Task instructions:
Restate verbatim the lines between the one holding "membrane = keyboard_sheet(MEMBRANE_TOP, MEMBRANE_TOP" and the one holding "obj.parent = None", both included, and no others.

[Records from a collection]
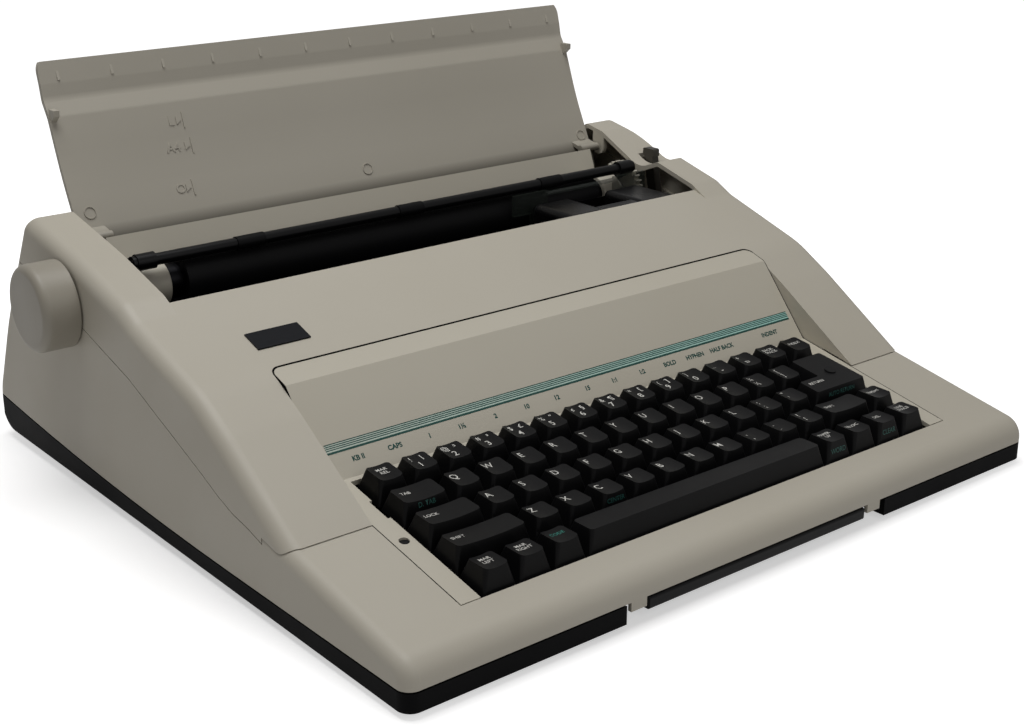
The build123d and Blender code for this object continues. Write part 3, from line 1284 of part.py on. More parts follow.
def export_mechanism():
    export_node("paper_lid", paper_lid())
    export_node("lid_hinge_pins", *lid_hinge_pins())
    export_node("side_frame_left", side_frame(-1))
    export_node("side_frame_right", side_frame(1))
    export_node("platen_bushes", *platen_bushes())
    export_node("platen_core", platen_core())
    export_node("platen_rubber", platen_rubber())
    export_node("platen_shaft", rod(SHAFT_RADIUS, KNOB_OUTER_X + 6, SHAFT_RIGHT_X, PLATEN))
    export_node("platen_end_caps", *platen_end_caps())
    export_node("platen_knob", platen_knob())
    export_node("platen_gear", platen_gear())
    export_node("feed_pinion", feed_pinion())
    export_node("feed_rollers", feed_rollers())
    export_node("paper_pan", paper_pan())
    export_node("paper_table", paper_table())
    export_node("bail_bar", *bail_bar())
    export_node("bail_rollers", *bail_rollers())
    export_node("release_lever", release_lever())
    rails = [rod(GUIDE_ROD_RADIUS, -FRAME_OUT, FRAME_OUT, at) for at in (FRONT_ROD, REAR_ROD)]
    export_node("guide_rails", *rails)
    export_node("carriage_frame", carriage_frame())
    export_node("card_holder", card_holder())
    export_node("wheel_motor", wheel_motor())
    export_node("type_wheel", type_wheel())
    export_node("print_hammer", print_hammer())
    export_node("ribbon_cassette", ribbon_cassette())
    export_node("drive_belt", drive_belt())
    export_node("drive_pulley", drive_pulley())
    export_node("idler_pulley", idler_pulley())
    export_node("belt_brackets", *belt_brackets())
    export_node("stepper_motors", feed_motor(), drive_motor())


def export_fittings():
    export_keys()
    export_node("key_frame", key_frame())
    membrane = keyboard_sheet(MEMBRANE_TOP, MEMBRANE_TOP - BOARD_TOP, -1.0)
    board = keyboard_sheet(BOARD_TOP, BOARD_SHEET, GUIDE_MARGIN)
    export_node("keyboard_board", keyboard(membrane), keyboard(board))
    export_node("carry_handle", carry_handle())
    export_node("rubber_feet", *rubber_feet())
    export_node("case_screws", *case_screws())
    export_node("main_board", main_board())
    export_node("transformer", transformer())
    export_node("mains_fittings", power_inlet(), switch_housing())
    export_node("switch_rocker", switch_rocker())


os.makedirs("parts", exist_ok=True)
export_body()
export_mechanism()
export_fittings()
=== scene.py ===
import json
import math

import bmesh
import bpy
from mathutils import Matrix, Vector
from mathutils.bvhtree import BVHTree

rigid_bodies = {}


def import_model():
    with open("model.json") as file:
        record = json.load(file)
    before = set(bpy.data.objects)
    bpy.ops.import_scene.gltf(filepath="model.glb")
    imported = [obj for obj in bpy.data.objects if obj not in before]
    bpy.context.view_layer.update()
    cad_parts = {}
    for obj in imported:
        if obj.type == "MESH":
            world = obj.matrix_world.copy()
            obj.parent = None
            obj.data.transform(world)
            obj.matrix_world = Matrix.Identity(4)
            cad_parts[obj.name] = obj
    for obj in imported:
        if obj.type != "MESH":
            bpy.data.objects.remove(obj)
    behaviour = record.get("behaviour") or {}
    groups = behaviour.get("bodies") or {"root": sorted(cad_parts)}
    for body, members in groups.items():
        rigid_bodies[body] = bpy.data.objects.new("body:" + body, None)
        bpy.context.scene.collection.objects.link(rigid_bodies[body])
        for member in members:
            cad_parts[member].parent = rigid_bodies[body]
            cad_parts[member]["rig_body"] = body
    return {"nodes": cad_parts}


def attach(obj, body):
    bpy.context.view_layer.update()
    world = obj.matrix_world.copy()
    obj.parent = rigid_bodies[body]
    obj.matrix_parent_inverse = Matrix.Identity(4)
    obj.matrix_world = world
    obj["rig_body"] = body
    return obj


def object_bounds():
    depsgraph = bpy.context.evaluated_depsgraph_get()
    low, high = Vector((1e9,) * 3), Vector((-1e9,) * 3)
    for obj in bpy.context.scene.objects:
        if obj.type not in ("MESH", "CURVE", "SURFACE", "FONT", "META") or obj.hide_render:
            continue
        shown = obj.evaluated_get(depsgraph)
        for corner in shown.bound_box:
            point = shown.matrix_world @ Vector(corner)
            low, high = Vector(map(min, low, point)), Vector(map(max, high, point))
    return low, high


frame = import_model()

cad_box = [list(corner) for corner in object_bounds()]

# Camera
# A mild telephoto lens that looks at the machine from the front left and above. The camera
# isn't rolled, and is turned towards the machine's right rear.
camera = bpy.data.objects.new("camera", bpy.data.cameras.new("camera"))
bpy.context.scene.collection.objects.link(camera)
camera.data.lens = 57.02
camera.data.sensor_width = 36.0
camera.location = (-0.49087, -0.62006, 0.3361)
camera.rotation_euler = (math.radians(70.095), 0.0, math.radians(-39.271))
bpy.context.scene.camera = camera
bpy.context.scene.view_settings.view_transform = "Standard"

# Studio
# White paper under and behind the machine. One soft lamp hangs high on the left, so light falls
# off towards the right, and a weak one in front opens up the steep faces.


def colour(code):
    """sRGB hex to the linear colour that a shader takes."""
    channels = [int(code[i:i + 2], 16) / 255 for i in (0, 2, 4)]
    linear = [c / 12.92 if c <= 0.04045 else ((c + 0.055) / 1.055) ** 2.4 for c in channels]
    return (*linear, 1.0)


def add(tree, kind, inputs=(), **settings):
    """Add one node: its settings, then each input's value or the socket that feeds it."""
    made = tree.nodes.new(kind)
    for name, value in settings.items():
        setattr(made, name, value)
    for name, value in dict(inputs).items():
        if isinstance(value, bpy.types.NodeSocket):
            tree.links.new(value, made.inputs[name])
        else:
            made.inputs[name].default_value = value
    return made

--

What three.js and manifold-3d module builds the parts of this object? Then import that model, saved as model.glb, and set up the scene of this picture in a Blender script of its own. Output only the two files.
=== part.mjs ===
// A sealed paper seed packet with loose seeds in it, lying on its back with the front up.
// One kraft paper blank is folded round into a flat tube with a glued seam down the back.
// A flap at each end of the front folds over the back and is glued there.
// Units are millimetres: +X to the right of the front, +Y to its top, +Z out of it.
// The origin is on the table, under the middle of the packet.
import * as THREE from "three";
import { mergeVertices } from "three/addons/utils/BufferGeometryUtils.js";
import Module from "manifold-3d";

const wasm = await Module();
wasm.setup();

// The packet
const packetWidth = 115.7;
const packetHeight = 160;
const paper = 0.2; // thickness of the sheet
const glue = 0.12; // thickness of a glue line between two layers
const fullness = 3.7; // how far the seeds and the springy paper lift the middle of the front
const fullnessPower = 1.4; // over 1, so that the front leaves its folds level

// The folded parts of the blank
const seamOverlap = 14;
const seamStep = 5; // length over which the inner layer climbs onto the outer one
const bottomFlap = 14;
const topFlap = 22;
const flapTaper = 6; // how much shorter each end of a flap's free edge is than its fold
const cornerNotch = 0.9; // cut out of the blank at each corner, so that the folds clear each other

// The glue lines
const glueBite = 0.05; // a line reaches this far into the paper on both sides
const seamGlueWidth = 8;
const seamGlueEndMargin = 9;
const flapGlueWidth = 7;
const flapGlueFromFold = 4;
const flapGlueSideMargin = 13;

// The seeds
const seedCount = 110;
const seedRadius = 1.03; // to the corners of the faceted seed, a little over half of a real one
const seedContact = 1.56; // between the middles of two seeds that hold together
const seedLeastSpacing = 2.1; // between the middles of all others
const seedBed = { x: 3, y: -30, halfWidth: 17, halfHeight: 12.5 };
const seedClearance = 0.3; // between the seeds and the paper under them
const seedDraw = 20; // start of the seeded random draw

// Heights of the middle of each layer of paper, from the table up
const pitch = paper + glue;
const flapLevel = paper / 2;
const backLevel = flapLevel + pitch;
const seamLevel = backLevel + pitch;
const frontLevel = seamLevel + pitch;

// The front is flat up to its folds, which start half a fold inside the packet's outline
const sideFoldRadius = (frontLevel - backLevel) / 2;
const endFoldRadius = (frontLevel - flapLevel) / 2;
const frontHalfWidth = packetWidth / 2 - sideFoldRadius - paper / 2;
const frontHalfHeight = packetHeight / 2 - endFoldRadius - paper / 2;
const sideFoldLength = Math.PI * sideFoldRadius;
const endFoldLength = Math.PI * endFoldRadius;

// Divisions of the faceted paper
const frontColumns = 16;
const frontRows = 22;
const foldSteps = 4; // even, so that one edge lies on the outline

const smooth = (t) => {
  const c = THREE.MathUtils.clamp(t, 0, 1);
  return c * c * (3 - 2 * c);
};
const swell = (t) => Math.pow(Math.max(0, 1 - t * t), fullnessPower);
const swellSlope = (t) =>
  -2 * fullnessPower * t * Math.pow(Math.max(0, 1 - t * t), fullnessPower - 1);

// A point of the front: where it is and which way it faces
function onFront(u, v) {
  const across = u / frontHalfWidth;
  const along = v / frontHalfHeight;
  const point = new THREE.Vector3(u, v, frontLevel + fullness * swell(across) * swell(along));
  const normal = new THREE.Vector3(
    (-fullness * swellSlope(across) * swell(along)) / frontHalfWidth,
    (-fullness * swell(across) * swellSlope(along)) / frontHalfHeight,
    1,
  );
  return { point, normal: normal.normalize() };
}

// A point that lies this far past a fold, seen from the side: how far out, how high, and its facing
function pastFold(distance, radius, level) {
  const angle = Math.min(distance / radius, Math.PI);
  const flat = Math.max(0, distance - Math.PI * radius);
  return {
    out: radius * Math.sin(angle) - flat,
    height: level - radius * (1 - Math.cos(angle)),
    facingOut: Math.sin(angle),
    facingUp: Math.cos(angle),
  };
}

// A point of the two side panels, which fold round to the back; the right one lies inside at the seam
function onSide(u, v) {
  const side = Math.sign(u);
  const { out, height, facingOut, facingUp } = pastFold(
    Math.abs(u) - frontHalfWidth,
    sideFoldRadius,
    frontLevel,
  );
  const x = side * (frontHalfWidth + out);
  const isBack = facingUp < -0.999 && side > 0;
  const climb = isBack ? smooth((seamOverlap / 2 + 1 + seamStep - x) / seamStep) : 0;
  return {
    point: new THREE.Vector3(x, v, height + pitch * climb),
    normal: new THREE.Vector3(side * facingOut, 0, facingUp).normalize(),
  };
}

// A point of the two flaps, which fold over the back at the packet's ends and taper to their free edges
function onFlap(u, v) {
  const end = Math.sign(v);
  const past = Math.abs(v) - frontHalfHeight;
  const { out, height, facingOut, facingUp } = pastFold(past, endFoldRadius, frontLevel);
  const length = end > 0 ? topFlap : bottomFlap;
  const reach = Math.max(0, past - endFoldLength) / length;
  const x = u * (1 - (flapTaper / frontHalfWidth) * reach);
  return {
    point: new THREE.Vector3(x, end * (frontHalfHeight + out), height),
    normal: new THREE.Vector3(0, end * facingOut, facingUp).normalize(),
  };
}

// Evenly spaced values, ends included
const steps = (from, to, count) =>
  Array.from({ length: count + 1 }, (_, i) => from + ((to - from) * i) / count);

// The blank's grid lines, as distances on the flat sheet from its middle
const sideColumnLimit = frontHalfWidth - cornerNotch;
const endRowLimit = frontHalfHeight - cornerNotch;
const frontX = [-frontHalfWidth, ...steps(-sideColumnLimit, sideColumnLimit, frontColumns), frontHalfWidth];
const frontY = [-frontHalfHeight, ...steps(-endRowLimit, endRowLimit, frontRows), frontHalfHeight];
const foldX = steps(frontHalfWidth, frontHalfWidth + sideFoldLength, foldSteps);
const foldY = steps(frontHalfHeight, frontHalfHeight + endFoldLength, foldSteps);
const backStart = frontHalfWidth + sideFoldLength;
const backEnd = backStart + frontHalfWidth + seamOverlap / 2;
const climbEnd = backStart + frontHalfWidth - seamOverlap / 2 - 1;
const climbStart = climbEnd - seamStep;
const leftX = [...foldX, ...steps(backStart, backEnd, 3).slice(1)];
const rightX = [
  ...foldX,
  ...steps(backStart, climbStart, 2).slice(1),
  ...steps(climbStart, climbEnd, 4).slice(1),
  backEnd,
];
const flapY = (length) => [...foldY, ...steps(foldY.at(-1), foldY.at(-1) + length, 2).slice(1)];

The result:
    membrane = keyboard_sheet(MEMBRANE_TOP, MEMBRANE_TOP - BOARD_TOP, -1.0)
    board = keyboard_sheet(BOARD_TOP, BOARD_SHEET, GUIDE_MARGIN)
    export_node("keyboard_board", keyboard(membrane), keyboard(board))
    export_node("carry_handle", carry_handle())
    export_node("rubber_feet", *rubber_feet())
    export_node("case_screws", *case_screws())
    export_node("main_board", main_board())
    export_node("transformer", transformer())
    export_node("mains_fittings", power_inlet(), switch_housing())
    export_node("switch_rocker", switch_rocker())


os.makedirs("parts", exist_ok=True)
export_body()
export_mechanism()
export_fittings()
=== scene.py ===
import json
import math

import bmesh
import bpy
from mathutils import Matrix, Vector
from mathutils.bvhtree import BVHTree

rigid_bodies = {}


def import_model():
    with open("model.json") as file:
        record = json.load(file)
    before = set(bpy.data.objects)
    bpy.ops.import_scene.gltf(filepath="model.glb")
    imported = [obj for obj in bpy.data.objects if obj not in before]
    bpy.context.view_layer.update()
    cad_parts = {}
    for obj in imported:
        if obj.type == "MESH":
            world = obj.matrix_world.copy()
            obj.parent = None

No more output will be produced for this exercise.